The foundational threat model assumes adversaries possess auxiliary datasets (e.g., social media check-ins, public transit records, or commercial mobility feeds). As outlined in Spatial Privacy Fundamentals & Threat Modeling, risk thresholds must be defined before release. k ≥ 5 is common for low-risk internal sharing, while k ≥ 10 or differential privacy guarantees are required for public datasets. These thresholds align with NIST SP 800-122 guidelines for PII confidentiality, which mandate quantifiable de-identification metrics prior to cross-agency data sharing.

Python Implementation

The following script calculates baseline re-identification risk using spatial-temporal binning and equivalence class analysis. It assumes a pandas DataFrame with user_id, lat, lon, and timestamp columns.

import pandas as pd
import numpy as np
from collections import Counter

def calculate_gps_reidentification_risk(df, spatial_res_km=0.5, temporal_res_h=1.0):
    """
    Calculate baseline re-identification risk for GPS logs.
    df must contain: user_id, lat, lon, timestamp
    Returns dict with risk metrics and class distribution.
    """
    required_cols = {"user_id", "lat", "lon", "timestamp"}
    if not required_cols.issubset(df.columns):
        raise ValueError(f"DataFrame must contain {required_cols}")

    df = df.copy()
    df["timestamp"] = pd.to_datetime(df["timestamp"])

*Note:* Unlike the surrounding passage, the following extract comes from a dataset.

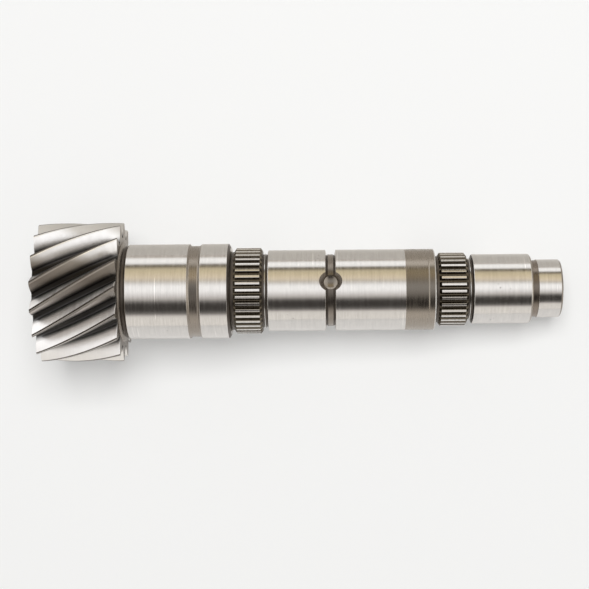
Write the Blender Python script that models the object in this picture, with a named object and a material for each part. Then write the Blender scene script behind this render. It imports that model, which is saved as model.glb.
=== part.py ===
"""Gearbox output shaft, one forging with its helical final-drive pinion, in metres, +Z up.

The shaft stands on the pinion's end face, at z = 0, and +Z runs along its axis towards the nose.
A turned blank carries the journals and grooves. The pinion and the two spline bands are toothed
bodies united with it, and the ball pocket and the lathe centres are cut out of the result.
"""
import math

import bmesh
import bpy
from mathutils import Matrix, Vector

MM = 0.001

# Helical pinion at the foot of the shaft, left-hand helix
PINION_WIDTH = 35.5 * MM
PINION_TEETH = 17
NORMAL_MODULE = 2.75 * MM
HELIX_ANGLE = math.radians(29.0)
PRESSURE_ANGLE = math.radians(17.5)
PINION_ADDENDUM = 3.275 * MM
PINION_DEDENDUM = 2.88 * MM
ADDED_TOOTH_THICKNESS = 1.2 * MM
TIP_CHAMFER = 0.35 * MM
ROOT_FILLET = 0.8 * MM
ROOT_FILLET_SHARE = 0.8
TOOTH_END_CHAMFER = 0.45 * MM
PINION_AZIMUTH = math.radians(-96.0)

# Hub between the pinion and the first journal
HUB_STEP = 1.85 * MM
HUB_HEIGHT = 0.2 * MM
HUB_BEVEL = 0.55 * MM
HUB_BEVEL_DEPTH = 0.95 * MM
GRINDING_RELIEF_WIDTH = 2.0 * MM
GRINDING_RELIEF_LEAD = 0.6 * MM
GRINDING_RELIEF_EXIT = 0.4 * MM
GRINDING_RELIEF_DEPTH = 0.7 * MM

# First journal, its oil groove and the land after it
FIRST_JOURNAL_RADIUS = 20.5 * MM
FIRST_JOURNAL_LENGTH = 26.2 * MM
OIL_GROOVE_WIDTH = 5.45 * MM
OIL_GROOVE_DEPTH = 0.82 * MM
OIL_GROOVE_WALL = 0.85 * MM
LAND_LENGTH = 11.5 * MM
LAND_CHAMFER = 1.0 * MM
LAND_CHAMFER_DEPTH = 1.55 * MM
LAND_SHOULDER = 0.65 * MM
LAND_RELIEF_WIDTH = 0.95 * MM
LAND_RELIEF_STEP = 0.45 * MM

# Spline bands, one module for both
SPLINE_MODULE = 0.93 * MM
SPLINE_ADDENDUM = 0.465 * MM
SPLINE_DEDENDUM = 0.84 * MM
SPLINE_FLANK_ANGLE = math.radians(22.0)
SPLINE_END_BEVEL = 0.9 * MM
LOWER_SPLINE_TEETH = 39
LOWER_SPLINE_LENGTH = 12.05 * MM
LOWER_SPLINE_AZIMUTH = math.radians(-90.65)
UPPER_SPLINE_TEETH = 33
UPPER_SPLINE_LENGTH = 12.2 * MM
UPPER_SPLINE_AZIMUTH = math.radians(-86.6)

# Turned relief after each spline band, with the fine ridge that the tool leaves
RUNOUT_WIDTH = 2.4 * MM
RUNOUT_STEP = 1.5 * MM
RUNOUT_RIDGE = 0.25 * MM
RUNOUT_FLOOR_STEP = 0.12 * MM
RUNOUT_GROOVE_WIDTH = 0.95 * MM

# Long journal with the washer groove, and the soft turned band at its end
LONG_JOURNAL_RADIUS = 17.5 * MM
LONG_JOURNAL_FOOT_LENGTH = 24.6 * MM
WASHER_GROOVE_WIDTH = 4.4 * MM
WASHER_GROOVE_DEPTH = 2.0 * MM
CORNER_RELIEF_WIDTH = 0.65 * MM
CORNER_RELIEF_DEPTH = 0.3 * MM
CORNER_RELIEF_SLOPE = 0.15 * MM
LONG_JOURNAL_TOP_LENGTH = 29.6 * MM
TURNED_BAND_LENGTH = 12.8 * MM
TURNED_BAND_STEP = 0.05 * MM
SCRIBED_LINE_HEIGHT = 9.8 * MM
SCRIBED_LINE_WIDTH = 0.5 * MM
SCRIBED_LINE_DEPTH = 0.15 * MM
TURNED_BAND_BEVEL = 0.5 * MM
BAND_SHOULDER = 0.5 * MM
BAND_RELIEF_WIDTH = 1.0 * MM
BAND_RELIEF_STEP = 0.22 * MM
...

    # 1. Spatial binning: 1° latitude ≈ 111.32 km
    lat_bin_size = spatial_res_km / 111.32
    # Longitude degrees shrink toward poles; use mean latitude for approximation
    lon_bin_size = spatial_res_km / (111.32 * np.cos(np.radians(df["lat"].mean())))

    df["lat_bin"] = np.floor(df["lat"] / lat_bin_size)
    df["lon_bin"] = np.floor(df["lon"] / lon_bin_size)

    # 2. Temporal binning
    df["time_bin"] = df["timestamp"].dt.floor(f"{temporal_res_h}h")

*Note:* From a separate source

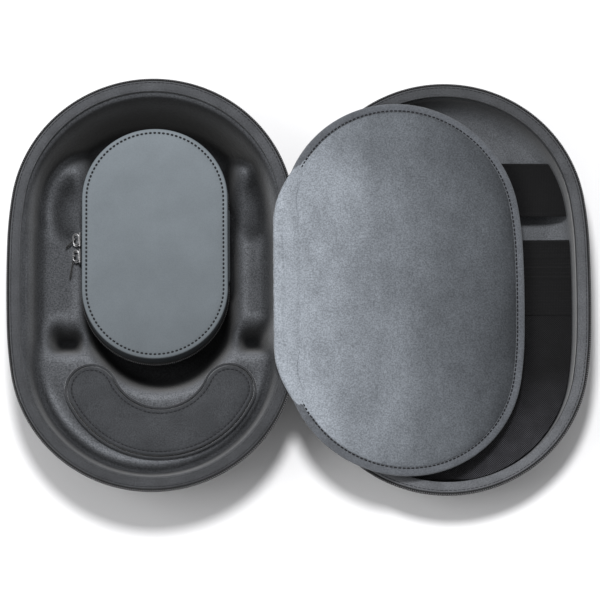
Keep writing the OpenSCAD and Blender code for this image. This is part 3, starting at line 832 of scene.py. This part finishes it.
def make_plush():
    """The crowned cushion, puckered where its edge is sewn to the binding."""
    under = [(d, -0.35) for d in INWARDS] + [(0.2, -0.3), (0.1, 0.5)]
    rings = divider_rings([(PLUSH_IN + d, z) for d, z in under])
    for d in np.concatenate([[0.1, 0.5, 1.0, 1.6, 2.3, 3.1, 4.0, 5.0], np.arange(6.2, 74, 1.4)]):
        plan = outline(PLUSH_IN + d)
        along = np.arange(len(plan)) / len(plan) * 700
        near = math.exp(-d / 6.5)
        pleats = np.sin(along * TAU / 6.3 + 2.0 * ripple(plan, 30, 11))
        pucker = (pleats * (0.5 + 0.5 * ripple(plan, 24, 12))) * 0.28 * near
        gathers = np.sin(plan[:, 1] * 0.35 + ripple(plan, 40, 19))
        by_hinge = ease(-70, -78, plan[:, 0]) * 0.5 * gathers * near
        dome = 0.75 + 0.25 * math.sin(min(d, 74) / 74 * math.pi / 2)
        puff = BIND_TOP - 0.5 + (CROWN + 0.4) * (1 - math.exp(-d / 5.5)) * dome
        broad = 0.4 * ripple(plan, 60, 14) * (1 - math.exp(-d / 15))
        fine = 0.12 * ripple(plan, 14, 15) * (1 - math.exp(-d / 6))
        rings.append(bent(plan, puff + pucker + by_hinge + (broad + fine)))
    lofted = loft(rings, first="flat", last="flat")
    cushion = shape("divider_plush", lofted, PLUSH, "divider", "divider_cushion")


def make_backing():
    """The board of cloth under the cushion."""
    sides = [(d, -1.15) for d in INWARDS] + [(0.4, -1.15), (0.1, -0.8), (0.4, -0.45)]
    sides += [(d, -0.45) for d in INWARDS[::-1]]
    board = loft(divider_rings([(PLUSH_IN + d, z) for d, z in sides]), first="flat", last="flat")
    shape("divider_back_cloth", board, BACKING, "divider", "divider_backing")


def make_binding():
    """The tape round the divider's edge, and the row of stitches that holds it."""
    section = [(0.6, BIND_LOW), (0.1, -0.7), (0, 0.1), (0.15, 0.9), (0.8, 1.35), (1.8, 1.5), (3.4, 1.45)]
    section += [(4.6, 1.3), (5.2, 0.95), (5.7, 1.25), (6.0, 0.9), (6.0, BIND_LOW)]
    rings = []
    for d, z in section:
        plan = outline(BINDING_IN + d)
        rings.append(bent(plan, z + 0.08 * ripple(plan, 9, 21) * (z > 0.5)))
    tape = loft(rings, loop=True)
    shape("divider_binding_tape", tape, BINDING, "divider", "divider_binding")
    row = stitches(divider_rings([(BINDING_IN + 5.2, 1.3)])[0], 3.0, 2.2, 0.5)
    shape("divider_stitches", row, THREAD, "divider")


def fold_section(y):
    """Section of the fold at y, out from the hinge and up: round the hinge roll, then over the cushion."""
    away = abs(y)
    end = float(ease(43, 84, away))
    mid_x = end * (DIV_FROM + DIV_HALF - half_width(y, BINDING_IN) + 1.8)
    mid_z, radius = 0.15 * end, 2.55 - 0.75 * end - 0.8 * float(ease(74, 92, away))
    reach = mid_x + 9.5 + (10.5 - mid_x) * (1 - float(ease(24, 70, away)))
    crown = mid_z + radius
    section = []
    for a in np.radians(np.linspace(215 - 25 * end, 95, 13)):
        r = radius + 0.1 * (1 - end) * math.sin(y * 0.5 + 3 * a)
        section.append((mid_x + r * math.cos(a), mid_z + r * math.sin(a)))
    wander = 0.5 * math.sin(y * 0.11 + 1)
    for x in np.linspace(mid_x + 0.2, reach, 30):
        share = (x - mid_x) / (reach - mid_x)
        crease = 0.8 * math.exp(-(((x - 4.6 - wander) / 0.9) ** 2)) * ease(50, 36, away)
        rise = (3.95 - crown) * ease(0, 0.55, share) * (1 - end)
        tuck = (1.3 - 0.9 * ease(30, 60, away)) * ease(0.6, 1, share)
        section.append((x, crown + (rise - tuck) - crease + 0.08 * math.sin(y * 0.37 + x)))
    return np.array(section)


def make_fold():
    """The plush that runs on from the cushion over the hinge roll, thinner towards its ends."""
    top, low = [], []
    for y in np.linspace(-92, 92, 185):
        s, h = fold_section(y).T
        line = tilted(s, np.full(len(s), y), h, np.clip(s / DIV_SPAN, 0, 1))
        d = np.gradient(line, axis=0)
        inward = np.stack([d[:, 2], 0 * d[:, 1], -d[:, 0]], 1)
        inward /= np.linalg.norm(d[:, [0, 2]], axis=1)[:, None]
        top.append(line)
        low.append(line + 0.6 * inward)
    v, faces = slab(top, low)
    solid("divider_fold", v, faces, PLUSH, "divider")


def make_roll():
    """The plush roll that the divider hinges on, narrower at its ends."""
    q = circle(24)
    rings = []
    for y in np.linspace(-50, 50, 101):
        r = 2.0 * (1 - 0.35 * ease(46, 50, abs(y))) * (1 + 0.05 * math.sin(y * 1.1))
        rings.append(np.stack([DIV_X + r * np.cos(q), np.full(24, y), DIV_Z + r * np.sin(q)], 1))
    roll = loft(rings, first="flat", last="flat")
    shape("divider_roll", roll, PLUSH, "divider_hinge", "divider_hinge_roll")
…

    # 3. Create trajectory sequence per user (sorted chronologically)
    df = df.sort_values(["user_id", "timestamp"])
    trajectory_seq = (
        df.groupby("user_id")[["lat_bin", "lon_bin", "time_bin"]]
        .apply(lambda g: tuple(g.itertuples(index=False, name=None)))
    )

    # 4. Equivalence class distribution
    class_counts = Counter(trajectory_seq)
    sizes = np.array(list(class_counts.values()))

    # 5. Risk metrics
    min_k = sizes.min() if len(sizes) > 0 else 0
    k_anonymity_risk = 1.0 / min_k if min_k > 0 else 1.0
    uniqueness_rate = np.sum(sizes == 1) / len(sizes) if len(sizes) > 0 else 0.0

    return {
        "k_anonymity_risk": round(k_anonymity_risk, 4),
        "uniqueness_rate": round(uniqueness_rate, 4),
        "min_class_size": int(min_k),
        "total_unique_trajectories": len(sizes),
        "class_size_distribution": dict(class_counts)
    }

Production Notes:

  • The grid approximation uses mean latitude for longitude scaling. For global datasets or high-precision requirements, replace manual binning with H3 hexagonal indexing or Google’s S2 library.
  • 1/k represents worst-case risk. If your dataset contains 10,000 trajectories and the smallest equivalence class contains 4 users, the baseline re-identification probability is 25%.
  • Always strip or hash user_id before risk calculation to prevent accidental linkage during analysis.

Adversarial Simulation & Partial Knowledge

Baseline k-anonymity assumes an adversary knows the full trajectory sequence. Real-world attackers typically possess partial background knowledge (e.g., two timestamps and approximate locations). To model this, implement a Monte Carlo simulation:

  1. Randomly sample m spatiotemporal points from each trajectory (typically m = 2 or 3).
  2. Query the binned dataset for all records matching those points.
  3. Record whether the query returns exactly one user (singleton match).
  4. Repeat across 10,000+ iterations to estimate the empirical match rate.

This approach captures the combinatorial explosion of partial matches and aligns with ISO/IEC 20889 privacy-enhancing de-identification techniques, which emphasize attacker capability modeling over static metric thresholds. Simulation results typically reveal higher risk than baseline 1/k calculations, especially in sparse urban or rural regions where trajectory overlap is naturally low.

Compliance Thresholds & Operational Guidance

Risk thresholds are not universal; they depend on data sensitivity, jurisdiction, and intended use. Public-sector releases generally require stricter controls than internal analytics. Follow these operational guardrails:

  • Define k before processing: Determine acceptable risk during the data governance phase. Retroactively adjusting bins to meet thresholds introduces selection bias and reduces utility.
  • Report distribution, not just minimum: A dataset with min(k) = 5 but 40% singleton trajectories fails practical anonymity. Always publish the full class-size histogram alongside summary metrics.
  • Apply suppression or generalization: If risk exceeds thresholds, suppress trajectories with k < threshold or coarsen spatial/temporal resolution iteratively until compliance is met.
  • Document auxiliary data assumptions: Explicitly state which external datasets were considered during threat modeling. Compliance officers require this context to validate risk acceptance.

By combining deterministic equivalence class analysis with adversarial simulation, teams can quantify re-identification risk transparently and align geospatial data releases with modern privacy engineering standards.